Information given
——————————

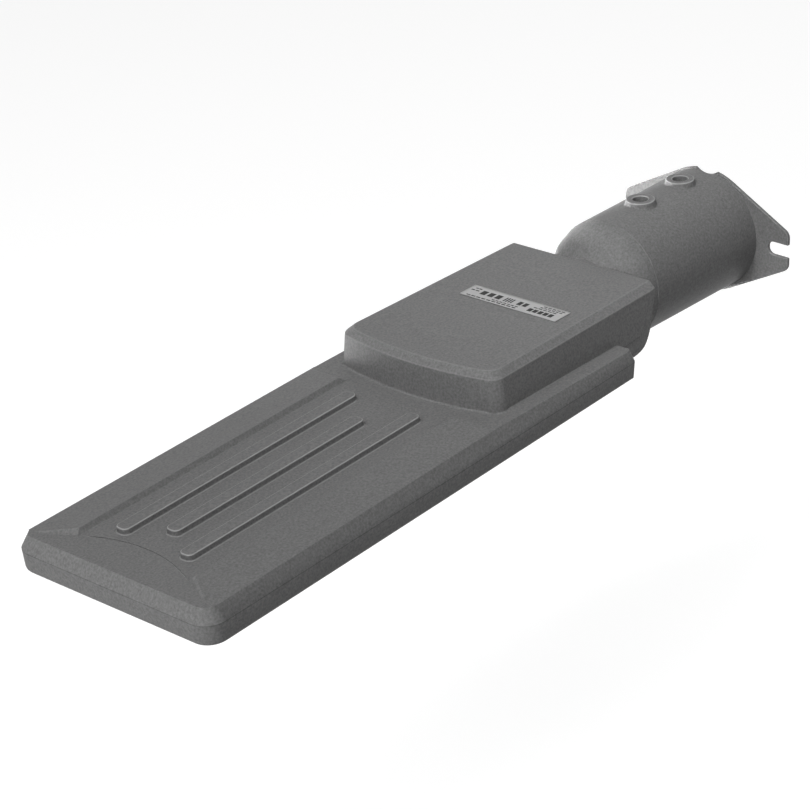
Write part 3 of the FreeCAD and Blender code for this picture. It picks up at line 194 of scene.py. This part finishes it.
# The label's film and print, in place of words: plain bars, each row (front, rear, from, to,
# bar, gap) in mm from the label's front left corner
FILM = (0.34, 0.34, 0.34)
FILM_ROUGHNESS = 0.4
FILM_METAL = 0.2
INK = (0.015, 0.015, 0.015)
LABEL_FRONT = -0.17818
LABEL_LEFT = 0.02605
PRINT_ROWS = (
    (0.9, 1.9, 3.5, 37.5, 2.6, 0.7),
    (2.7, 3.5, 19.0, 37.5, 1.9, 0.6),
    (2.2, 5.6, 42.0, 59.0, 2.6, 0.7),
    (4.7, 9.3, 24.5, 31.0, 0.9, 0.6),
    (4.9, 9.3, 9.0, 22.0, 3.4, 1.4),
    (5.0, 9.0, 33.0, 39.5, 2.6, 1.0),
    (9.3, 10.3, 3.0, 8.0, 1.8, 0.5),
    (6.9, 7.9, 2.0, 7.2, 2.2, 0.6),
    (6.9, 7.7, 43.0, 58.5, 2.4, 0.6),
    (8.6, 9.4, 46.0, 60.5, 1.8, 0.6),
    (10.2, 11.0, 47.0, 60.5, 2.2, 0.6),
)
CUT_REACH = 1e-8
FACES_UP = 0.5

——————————

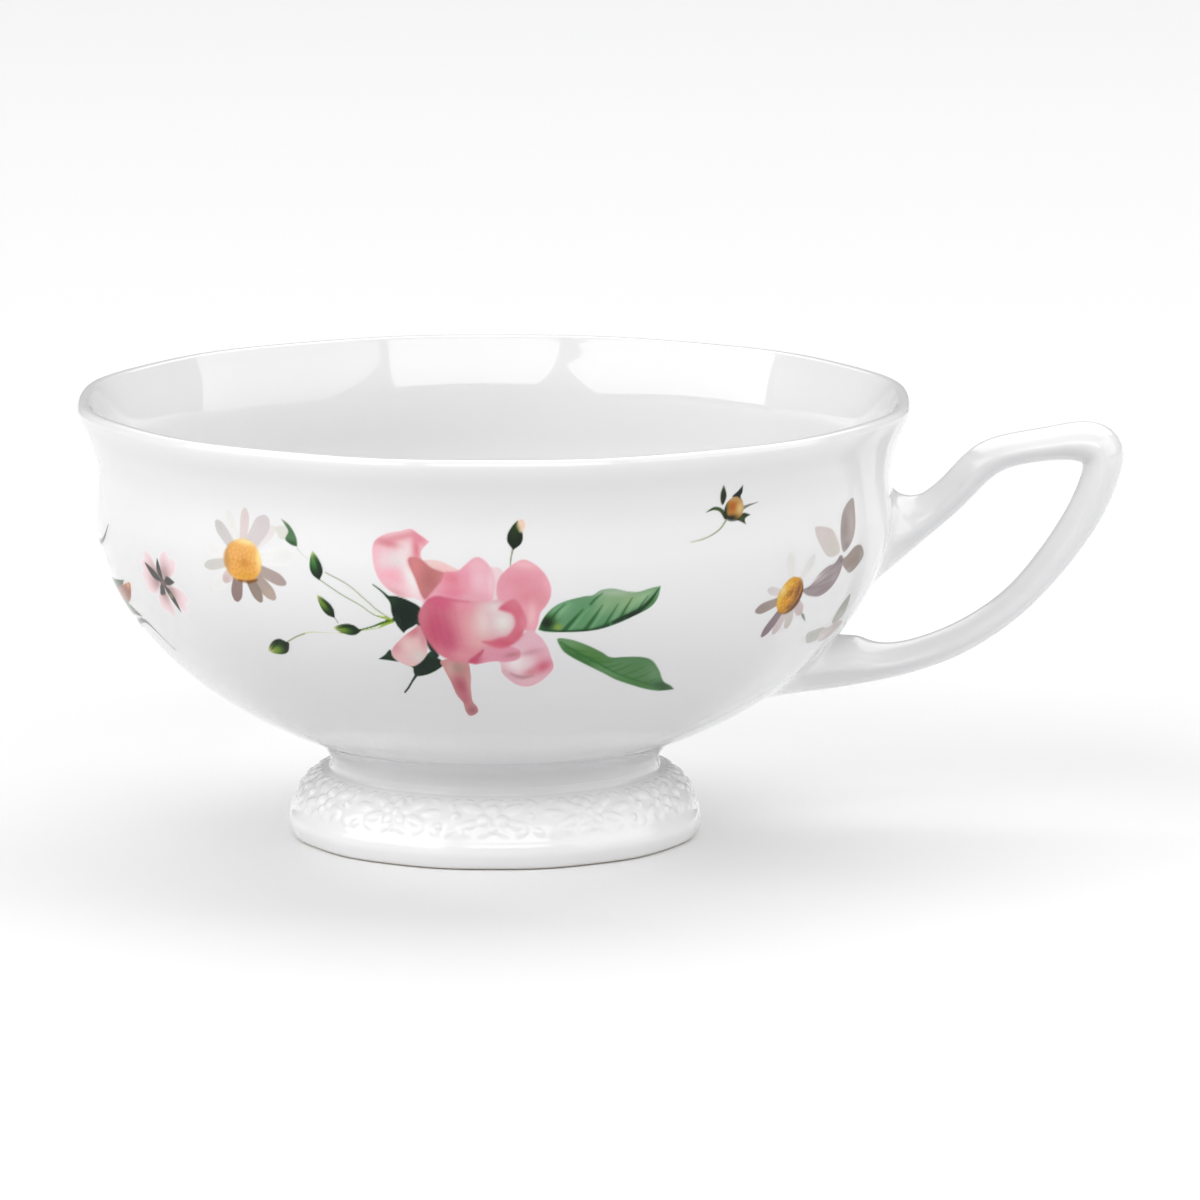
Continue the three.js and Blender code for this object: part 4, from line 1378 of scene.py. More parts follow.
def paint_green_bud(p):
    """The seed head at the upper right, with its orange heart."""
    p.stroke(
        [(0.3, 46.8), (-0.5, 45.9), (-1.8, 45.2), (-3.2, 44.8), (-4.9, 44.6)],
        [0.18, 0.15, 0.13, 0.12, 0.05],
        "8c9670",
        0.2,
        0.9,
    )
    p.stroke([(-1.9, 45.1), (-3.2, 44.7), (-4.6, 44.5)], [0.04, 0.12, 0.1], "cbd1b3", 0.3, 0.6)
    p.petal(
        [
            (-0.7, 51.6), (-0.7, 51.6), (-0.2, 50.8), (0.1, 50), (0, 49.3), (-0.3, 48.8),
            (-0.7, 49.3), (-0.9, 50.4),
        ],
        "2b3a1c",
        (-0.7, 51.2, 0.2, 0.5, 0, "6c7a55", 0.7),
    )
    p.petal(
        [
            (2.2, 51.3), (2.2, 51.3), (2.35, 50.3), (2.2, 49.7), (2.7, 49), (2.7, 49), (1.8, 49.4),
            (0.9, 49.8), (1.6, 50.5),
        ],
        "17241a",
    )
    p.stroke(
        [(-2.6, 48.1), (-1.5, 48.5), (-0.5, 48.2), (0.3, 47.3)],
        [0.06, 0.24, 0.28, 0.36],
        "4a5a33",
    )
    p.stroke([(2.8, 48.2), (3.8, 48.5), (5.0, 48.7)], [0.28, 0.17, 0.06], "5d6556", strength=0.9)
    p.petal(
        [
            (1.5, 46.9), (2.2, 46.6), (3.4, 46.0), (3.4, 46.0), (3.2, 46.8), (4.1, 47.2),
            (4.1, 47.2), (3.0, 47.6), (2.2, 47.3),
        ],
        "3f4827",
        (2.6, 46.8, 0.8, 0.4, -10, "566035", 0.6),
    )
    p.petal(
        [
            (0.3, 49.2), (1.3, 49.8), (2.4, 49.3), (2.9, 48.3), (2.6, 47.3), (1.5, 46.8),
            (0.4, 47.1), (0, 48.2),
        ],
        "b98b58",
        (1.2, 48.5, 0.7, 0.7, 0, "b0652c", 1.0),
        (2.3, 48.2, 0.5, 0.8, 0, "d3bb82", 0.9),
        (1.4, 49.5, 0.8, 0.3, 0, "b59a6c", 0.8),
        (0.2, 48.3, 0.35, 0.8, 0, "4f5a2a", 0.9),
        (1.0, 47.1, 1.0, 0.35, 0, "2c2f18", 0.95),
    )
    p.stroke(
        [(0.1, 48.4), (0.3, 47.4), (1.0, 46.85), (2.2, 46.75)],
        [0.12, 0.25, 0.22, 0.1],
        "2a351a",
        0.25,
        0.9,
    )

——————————

Short problem
Give back exactly the stretch that opens on the line with "Write part 3" and closes on the line with "FACES_UP = 0.5".

Output below
Write part 3 of the FreeCAD and Blender code for this picture. It picks up at line 194 of scene.py. This part finishes it.
# The label's film and print, in place of words: plain bars, each row (front, rear, from, to,
# bar, gap) in mm from the label's front left corner
FILM = (0.34, 0.34, 0.34)
FILM_ROUGHNESS = 0.4
FILM_METAL = 0.2
INK = (0.015, 0.015, 0.015)
LABEL_FRONT = -0.17818
LABEL_LEFT = 0.02605
PRINT_ROWS = (
    (0.9, 1.9, 3.5, 37.5, 2.6, 0.7),
    (2.7, 3.5, 19.0, 37.5, 1.9, 0.6),
    (2.2, 5.6, 42.0, 59.0, 2.6, 0.7),
    (4.7, 9.3, 24.5, 31.0, 0.9, 0.6),
    (4.9, 9.3, 9.0, 22.0, 3.4, 1.4),
    (5.0, 9.0, 33.0, 39.5, 2.6, 1.0),
    (9.3, 10.3, 3.0, 8.0, 1.8, 0.5),
    (6.9, 7.9, 2.0, 7.2, 2.2, 0.6),
    (6.9, 7.7, 43.0, 58.5, 2.4, 0.6),
    (8.6, 9.4, 46.0, 60.5, 1.8, 0.6),
    (10.2, 11.0, 47.0, 60.5, 2.2, 0.6),
)
CUT_REACH = 1e-8
FACES_UP = 0.5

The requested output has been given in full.